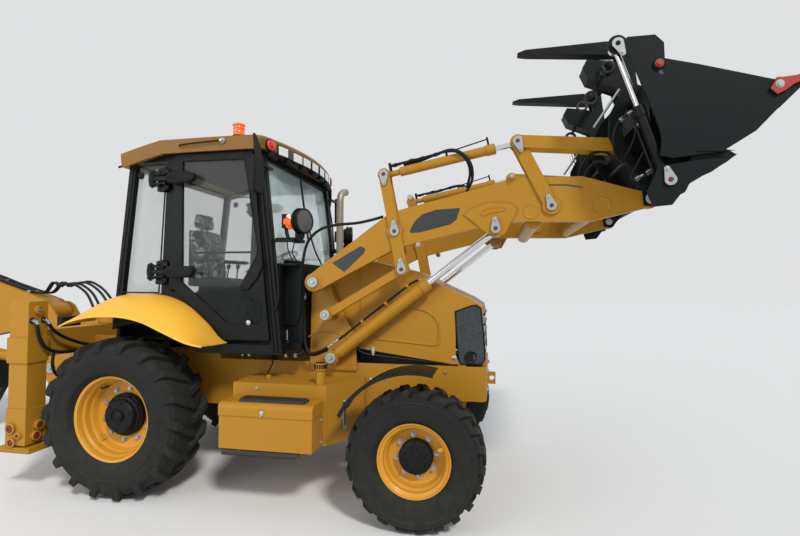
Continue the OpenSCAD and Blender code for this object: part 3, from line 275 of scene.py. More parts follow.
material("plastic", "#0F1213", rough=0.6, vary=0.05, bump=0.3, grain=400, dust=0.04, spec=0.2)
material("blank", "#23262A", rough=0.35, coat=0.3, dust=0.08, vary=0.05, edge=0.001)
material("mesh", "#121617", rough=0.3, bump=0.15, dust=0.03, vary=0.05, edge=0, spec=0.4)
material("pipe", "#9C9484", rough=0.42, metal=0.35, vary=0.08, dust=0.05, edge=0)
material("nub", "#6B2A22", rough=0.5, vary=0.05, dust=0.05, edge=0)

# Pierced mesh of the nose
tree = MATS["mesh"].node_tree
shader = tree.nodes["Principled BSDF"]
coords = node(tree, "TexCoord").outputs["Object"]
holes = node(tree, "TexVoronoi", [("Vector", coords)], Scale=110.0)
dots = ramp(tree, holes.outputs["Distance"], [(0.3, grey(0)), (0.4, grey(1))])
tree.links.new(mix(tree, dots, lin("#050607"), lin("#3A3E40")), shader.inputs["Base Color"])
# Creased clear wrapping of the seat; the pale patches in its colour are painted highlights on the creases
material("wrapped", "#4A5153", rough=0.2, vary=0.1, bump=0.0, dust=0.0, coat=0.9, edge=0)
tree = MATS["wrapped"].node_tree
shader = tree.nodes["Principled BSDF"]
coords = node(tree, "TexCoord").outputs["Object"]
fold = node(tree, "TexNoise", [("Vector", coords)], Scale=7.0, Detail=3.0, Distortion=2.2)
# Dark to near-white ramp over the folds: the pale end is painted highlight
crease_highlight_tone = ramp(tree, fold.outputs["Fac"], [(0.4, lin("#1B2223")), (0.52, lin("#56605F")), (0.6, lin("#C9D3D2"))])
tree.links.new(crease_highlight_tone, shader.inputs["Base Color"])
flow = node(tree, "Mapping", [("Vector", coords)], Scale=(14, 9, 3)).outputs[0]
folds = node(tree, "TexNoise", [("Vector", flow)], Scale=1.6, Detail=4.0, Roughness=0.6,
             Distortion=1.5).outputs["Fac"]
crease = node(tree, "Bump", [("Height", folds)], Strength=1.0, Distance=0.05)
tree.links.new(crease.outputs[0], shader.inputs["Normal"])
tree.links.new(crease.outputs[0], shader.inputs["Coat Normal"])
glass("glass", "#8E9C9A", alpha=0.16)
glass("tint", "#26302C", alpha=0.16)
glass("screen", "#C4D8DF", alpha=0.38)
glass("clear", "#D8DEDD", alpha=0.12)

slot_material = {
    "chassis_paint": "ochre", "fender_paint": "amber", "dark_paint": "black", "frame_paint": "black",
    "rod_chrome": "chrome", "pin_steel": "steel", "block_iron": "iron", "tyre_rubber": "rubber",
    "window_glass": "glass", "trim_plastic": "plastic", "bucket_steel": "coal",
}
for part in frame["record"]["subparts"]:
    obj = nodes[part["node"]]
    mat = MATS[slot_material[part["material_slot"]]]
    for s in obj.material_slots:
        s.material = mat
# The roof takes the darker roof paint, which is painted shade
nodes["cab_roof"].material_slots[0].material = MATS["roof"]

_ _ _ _

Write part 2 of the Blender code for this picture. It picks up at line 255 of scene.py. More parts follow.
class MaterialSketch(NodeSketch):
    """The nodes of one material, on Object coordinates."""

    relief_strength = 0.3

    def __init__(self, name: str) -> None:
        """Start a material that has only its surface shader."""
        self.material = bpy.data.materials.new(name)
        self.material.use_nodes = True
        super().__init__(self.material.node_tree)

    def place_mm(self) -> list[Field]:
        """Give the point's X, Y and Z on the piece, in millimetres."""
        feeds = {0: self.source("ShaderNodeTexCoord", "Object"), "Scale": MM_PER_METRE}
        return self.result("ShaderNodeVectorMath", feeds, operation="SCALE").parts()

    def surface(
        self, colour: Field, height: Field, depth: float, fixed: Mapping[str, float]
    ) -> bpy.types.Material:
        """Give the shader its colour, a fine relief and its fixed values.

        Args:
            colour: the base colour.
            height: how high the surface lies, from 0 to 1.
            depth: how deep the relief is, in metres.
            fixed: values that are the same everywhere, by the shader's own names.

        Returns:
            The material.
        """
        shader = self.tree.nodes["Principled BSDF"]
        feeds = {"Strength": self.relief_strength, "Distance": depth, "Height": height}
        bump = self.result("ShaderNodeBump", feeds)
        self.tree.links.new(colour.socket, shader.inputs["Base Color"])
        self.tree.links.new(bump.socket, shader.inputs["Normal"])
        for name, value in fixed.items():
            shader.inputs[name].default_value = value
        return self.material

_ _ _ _

Aim »
Search the records for the word "this", then list every line that has it.

Solution to the problem »
Continue the OpenSCAD and Blender code for this object: part 3, from line 275 of scene.py. More parts follow.
Write part 2 of the Blender code for this picture. It picks up at line 255 of scene.py. More parts follow.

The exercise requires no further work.